Consequently, Hamilton did not apply to that theory, because Section 524(a) “only protects debtors from being held personally liable for discharged debts,” Judge Rogers said. [Emphasis in original.] The discharge injunction, he said, does not prohibit a creditor from foreclosing on a valid lien that existed before bankruptcy.
By upholding the validity of the lien, the state court in no manner affected the debtor’s personal liability. Thus, the bankruptcy court improperly ruled in favor of the debtor.
On the other hand, Judge Rogers ruled that Rooker-Feldman did not prelude the bankruptcy court from granting relief under the strong-arm power. Recall that neither the bankruptcy court nor the BAP had ruled on that theory.
The strong-arm theory rested on the notion that the mortgage was never validly perfected because it was recorded in violation of the automatic stay.

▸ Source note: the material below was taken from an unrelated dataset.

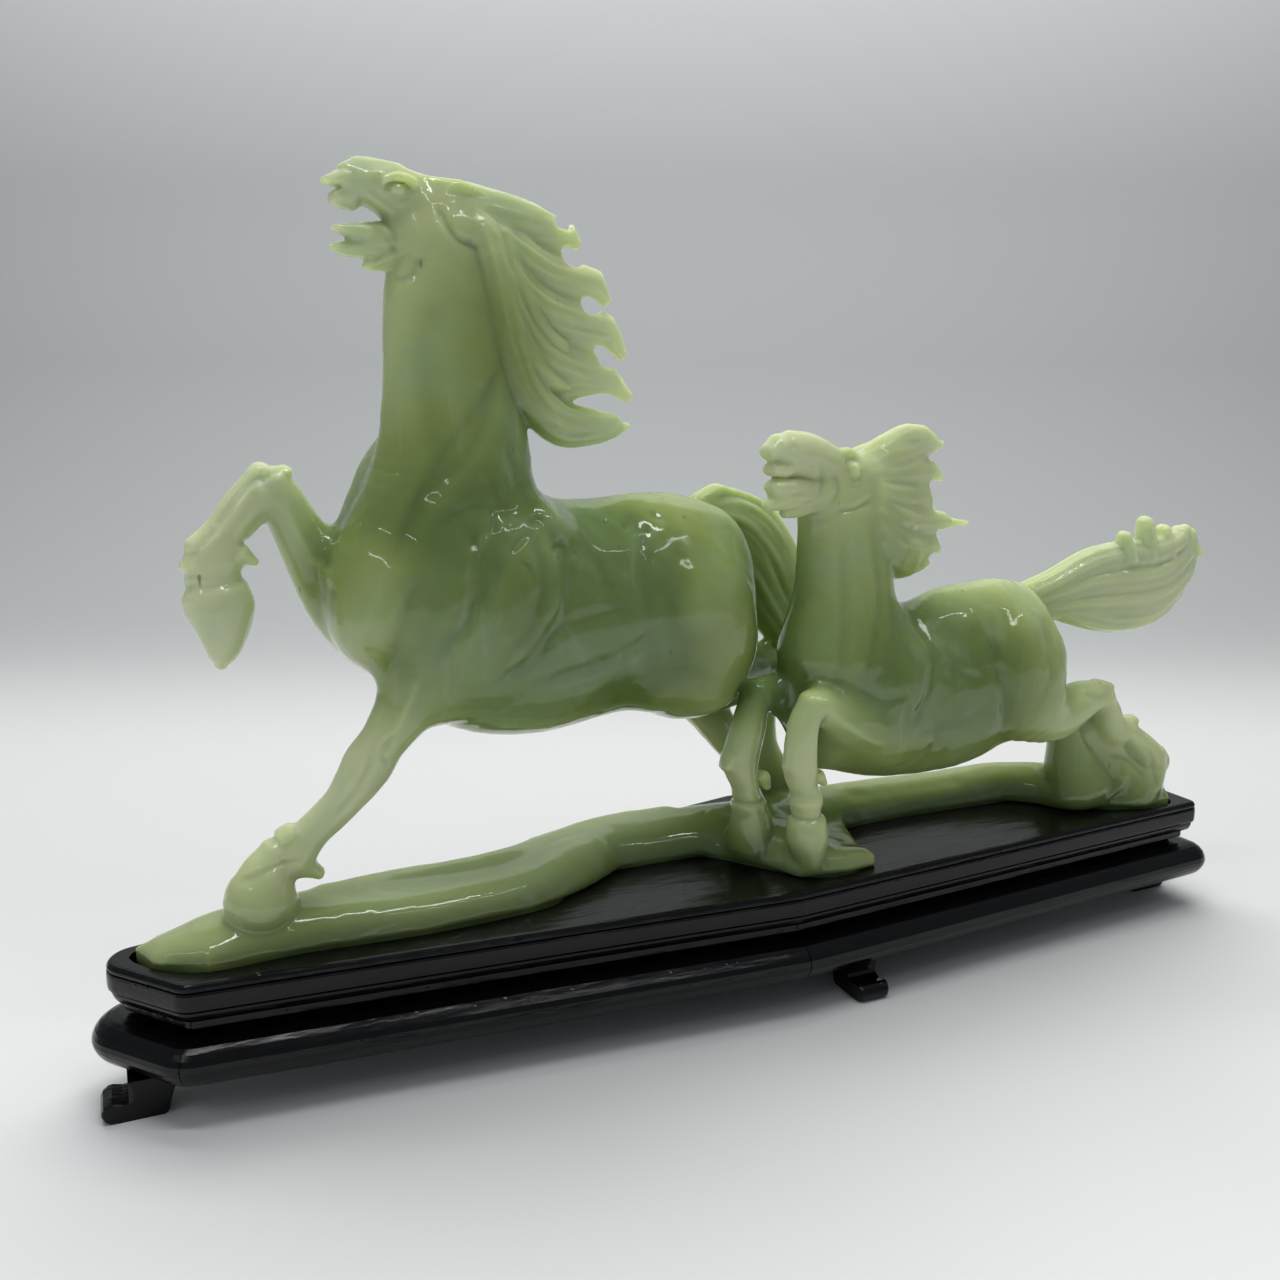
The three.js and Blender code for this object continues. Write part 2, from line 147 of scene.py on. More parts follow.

Rooker-Feldman therefore did not apply, Judge Rogers said, because “it does not invite the bankruptcy court to review the state court’s handiwork.”
Judge Rogers went on to say that the “bankruptcy court could accept the state court’s judgment as completely correct when entered, yet still rule for [the debtor] on the ground that the lien was never perfected.”
Because the strong-arm theory had not been litigated, the circuit court reversed and remanded for the claim to “be decided in the first instance in the court or courts below.” The appeals court expressed no view on the validity of the strong-arm theory.
The Chapter 13 Debtor’s Standing
The lender argued on appeal that the chapter 13 debtor had no standing, contending that the strong-arm claim was property in the earlier chapter 7 case and was not part of the later chapter 13 estate.
The question of whether only the chapter 13 trustee could prosecute the strong-arm claim was not an issue because the trustee consented to the debtor’s motion for derivative standing.
Judge Rogers said that the lender offered “no suggestion why [the strong-arm] claims would not have been included in” the chapter 13 estate. He said that the lender’s argument was “inconsistent with the text of Section 544(a)[, which] indicates that Section 544(a) rights are granted anew each time the debtor files for bankruptcy.”